Stored items:
* * *
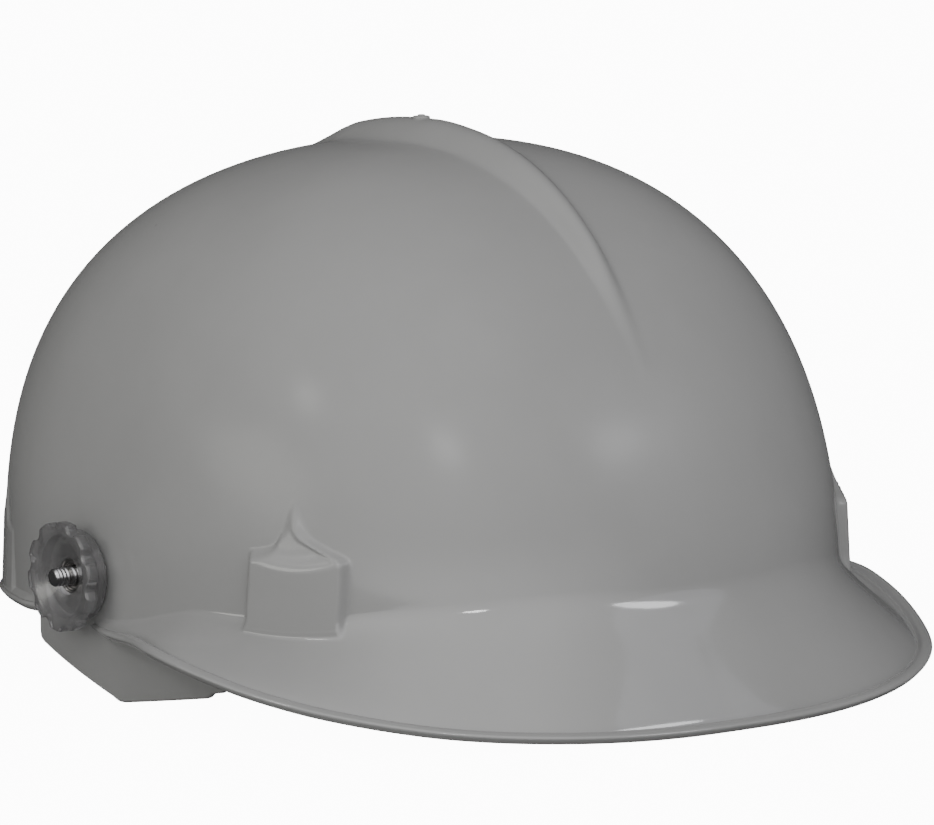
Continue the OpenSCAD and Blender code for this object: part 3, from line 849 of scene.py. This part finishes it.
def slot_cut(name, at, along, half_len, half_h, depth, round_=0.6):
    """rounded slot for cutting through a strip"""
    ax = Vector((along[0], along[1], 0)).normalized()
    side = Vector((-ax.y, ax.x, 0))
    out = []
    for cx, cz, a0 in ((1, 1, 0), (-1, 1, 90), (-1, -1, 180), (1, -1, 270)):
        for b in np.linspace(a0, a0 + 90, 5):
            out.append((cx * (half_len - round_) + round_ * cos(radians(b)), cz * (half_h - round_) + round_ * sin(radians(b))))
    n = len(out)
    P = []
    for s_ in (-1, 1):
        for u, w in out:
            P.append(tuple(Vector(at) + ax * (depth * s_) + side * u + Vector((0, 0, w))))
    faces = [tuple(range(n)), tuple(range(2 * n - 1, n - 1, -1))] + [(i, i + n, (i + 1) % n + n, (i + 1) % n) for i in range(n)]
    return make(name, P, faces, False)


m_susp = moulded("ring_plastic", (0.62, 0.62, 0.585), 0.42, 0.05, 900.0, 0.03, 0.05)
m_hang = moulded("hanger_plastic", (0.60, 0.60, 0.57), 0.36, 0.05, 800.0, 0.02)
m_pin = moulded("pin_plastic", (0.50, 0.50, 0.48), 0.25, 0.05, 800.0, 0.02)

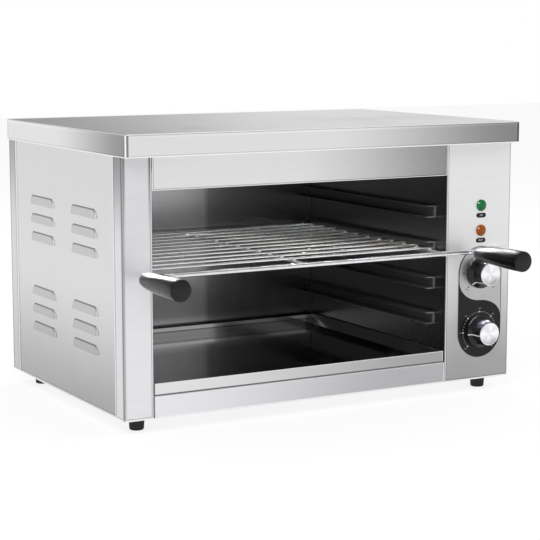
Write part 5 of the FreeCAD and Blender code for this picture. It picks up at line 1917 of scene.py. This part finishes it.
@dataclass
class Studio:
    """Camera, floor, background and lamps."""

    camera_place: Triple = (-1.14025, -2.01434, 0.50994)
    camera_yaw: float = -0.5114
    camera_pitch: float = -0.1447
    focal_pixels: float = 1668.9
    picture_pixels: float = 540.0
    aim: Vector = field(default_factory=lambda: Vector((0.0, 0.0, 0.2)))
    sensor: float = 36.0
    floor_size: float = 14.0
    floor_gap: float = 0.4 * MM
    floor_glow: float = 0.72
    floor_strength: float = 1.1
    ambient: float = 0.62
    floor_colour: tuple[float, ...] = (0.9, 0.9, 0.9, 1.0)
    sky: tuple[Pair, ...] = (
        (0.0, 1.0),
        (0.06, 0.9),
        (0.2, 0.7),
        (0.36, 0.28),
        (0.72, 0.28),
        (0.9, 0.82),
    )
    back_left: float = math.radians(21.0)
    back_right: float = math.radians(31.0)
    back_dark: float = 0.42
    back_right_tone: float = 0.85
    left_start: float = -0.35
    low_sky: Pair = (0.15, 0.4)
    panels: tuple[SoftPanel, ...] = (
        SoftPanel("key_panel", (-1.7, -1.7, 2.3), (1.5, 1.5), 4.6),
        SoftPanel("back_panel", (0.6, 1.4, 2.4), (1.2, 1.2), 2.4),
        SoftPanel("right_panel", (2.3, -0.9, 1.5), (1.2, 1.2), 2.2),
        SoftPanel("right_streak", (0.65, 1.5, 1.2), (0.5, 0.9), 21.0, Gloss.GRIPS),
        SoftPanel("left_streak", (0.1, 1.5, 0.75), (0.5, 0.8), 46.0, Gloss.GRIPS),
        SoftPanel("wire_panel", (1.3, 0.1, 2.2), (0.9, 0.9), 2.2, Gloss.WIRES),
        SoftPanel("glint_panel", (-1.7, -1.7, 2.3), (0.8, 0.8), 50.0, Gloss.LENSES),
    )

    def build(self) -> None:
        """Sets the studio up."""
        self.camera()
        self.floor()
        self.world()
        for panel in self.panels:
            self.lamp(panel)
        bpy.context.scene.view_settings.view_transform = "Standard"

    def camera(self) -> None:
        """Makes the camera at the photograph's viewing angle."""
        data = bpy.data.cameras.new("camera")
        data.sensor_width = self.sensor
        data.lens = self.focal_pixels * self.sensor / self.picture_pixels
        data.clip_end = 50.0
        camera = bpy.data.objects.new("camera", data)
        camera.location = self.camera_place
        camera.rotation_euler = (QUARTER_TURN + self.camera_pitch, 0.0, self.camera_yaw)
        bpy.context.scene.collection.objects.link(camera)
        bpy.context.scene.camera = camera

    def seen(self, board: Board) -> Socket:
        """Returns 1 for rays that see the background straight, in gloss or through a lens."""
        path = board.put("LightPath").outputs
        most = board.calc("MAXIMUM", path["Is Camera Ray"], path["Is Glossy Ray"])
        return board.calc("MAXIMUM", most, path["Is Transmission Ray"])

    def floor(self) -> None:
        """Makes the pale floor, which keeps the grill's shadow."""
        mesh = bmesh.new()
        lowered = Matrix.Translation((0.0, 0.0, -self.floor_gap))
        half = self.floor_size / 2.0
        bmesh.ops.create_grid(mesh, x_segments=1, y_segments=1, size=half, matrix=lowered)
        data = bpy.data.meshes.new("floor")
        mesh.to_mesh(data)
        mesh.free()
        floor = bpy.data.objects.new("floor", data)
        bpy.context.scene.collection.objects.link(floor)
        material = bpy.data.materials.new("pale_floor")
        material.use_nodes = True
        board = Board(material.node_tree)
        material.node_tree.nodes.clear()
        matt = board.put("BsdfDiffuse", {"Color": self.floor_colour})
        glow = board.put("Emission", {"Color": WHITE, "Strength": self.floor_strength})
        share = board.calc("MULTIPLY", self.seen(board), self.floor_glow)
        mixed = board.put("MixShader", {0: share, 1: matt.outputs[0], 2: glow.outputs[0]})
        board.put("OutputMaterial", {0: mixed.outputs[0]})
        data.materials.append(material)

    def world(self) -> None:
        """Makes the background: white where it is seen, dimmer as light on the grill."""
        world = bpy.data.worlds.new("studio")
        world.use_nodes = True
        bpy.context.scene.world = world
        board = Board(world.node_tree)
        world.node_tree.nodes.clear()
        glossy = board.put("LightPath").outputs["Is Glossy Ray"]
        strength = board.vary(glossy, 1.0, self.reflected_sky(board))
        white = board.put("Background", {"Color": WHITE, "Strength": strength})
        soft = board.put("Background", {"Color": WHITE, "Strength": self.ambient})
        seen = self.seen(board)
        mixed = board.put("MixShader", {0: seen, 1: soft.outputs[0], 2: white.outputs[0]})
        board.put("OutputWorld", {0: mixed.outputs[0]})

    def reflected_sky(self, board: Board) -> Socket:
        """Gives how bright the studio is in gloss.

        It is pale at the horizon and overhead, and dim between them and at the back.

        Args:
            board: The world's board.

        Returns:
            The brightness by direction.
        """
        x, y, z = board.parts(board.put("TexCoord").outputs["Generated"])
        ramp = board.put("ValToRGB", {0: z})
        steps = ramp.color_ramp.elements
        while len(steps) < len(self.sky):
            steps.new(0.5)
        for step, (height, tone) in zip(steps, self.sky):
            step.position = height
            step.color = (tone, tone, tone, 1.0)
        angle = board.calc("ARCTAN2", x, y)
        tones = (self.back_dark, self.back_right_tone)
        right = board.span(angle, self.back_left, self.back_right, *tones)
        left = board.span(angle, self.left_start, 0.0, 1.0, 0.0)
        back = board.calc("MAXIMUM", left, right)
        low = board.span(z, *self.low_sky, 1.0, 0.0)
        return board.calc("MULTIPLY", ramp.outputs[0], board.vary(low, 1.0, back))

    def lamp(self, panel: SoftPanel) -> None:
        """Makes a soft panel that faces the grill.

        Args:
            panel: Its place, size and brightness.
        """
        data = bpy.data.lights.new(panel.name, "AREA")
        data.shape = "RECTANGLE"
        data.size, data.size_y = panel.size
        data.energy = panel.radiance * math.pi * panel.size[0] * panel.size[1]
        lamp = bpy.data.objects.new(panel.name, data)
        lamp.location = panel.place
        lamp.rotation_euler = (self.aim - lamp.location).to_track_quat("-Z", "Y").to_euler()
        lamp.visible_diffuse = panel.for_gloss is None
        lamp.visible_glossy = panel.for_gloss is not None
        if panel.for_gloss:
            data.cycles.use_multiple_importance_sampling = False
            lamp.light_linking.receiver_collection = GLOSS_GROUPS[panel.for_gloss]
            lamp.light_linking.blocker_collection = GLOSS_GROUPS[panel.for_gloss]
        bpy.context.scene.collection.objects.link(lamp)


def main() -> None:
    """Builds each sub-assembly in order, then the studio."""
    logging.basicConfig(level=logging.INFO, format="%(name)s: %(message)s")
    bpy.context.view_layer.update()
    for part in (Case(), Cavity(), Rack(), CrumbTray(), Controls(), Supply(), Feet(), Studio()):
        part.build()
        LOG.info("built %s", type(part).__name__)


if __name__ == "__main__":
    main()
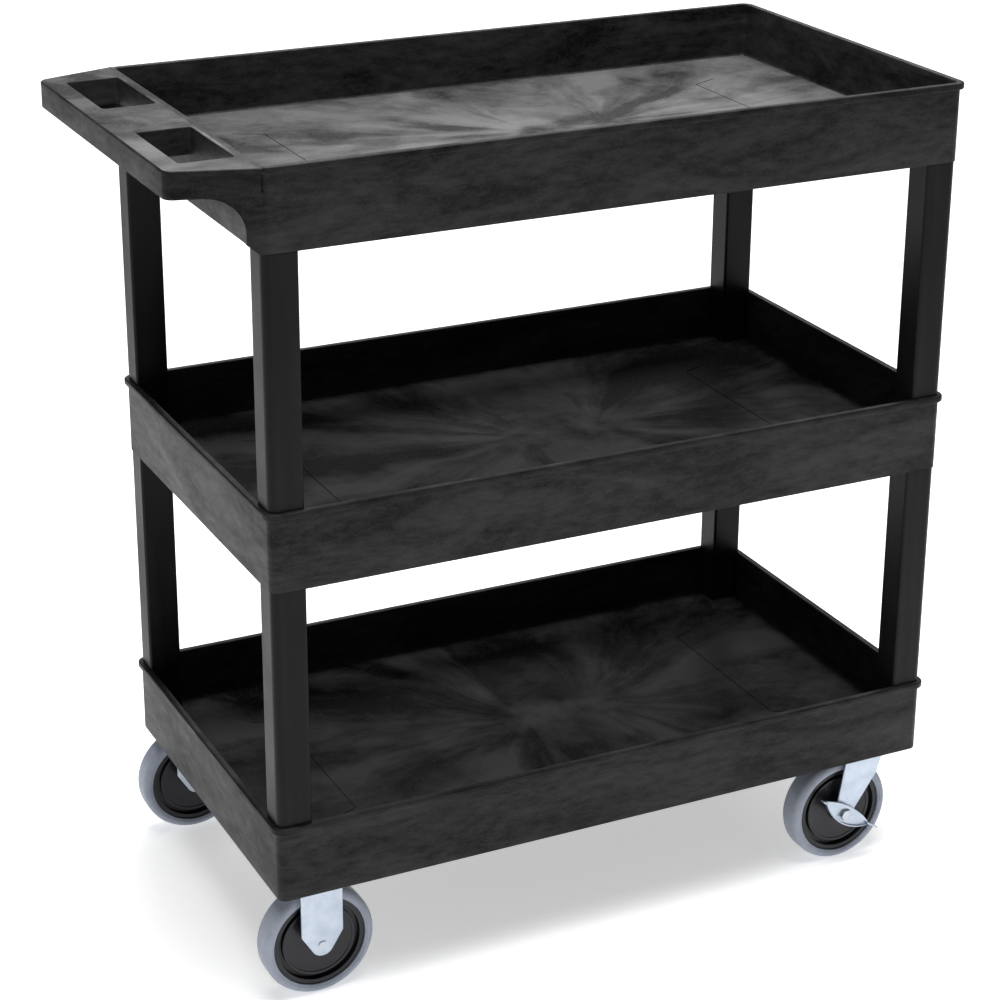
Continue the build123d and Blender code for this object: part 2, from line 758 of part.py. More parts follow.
* * *
From the records above, pull out each line that has "Blender".

Continue the OpenSCAD and Blender code for this object: part 3, from line 849 of scene.py. This part finishes it.
Write part 5 of the FreeCAD and Blender code for this picture. It picks up at line 1917 of scene.py. This part finishes it.
Continue the build123d and Blender code for this object: part 2, from line 758 of part.py. More parts follow.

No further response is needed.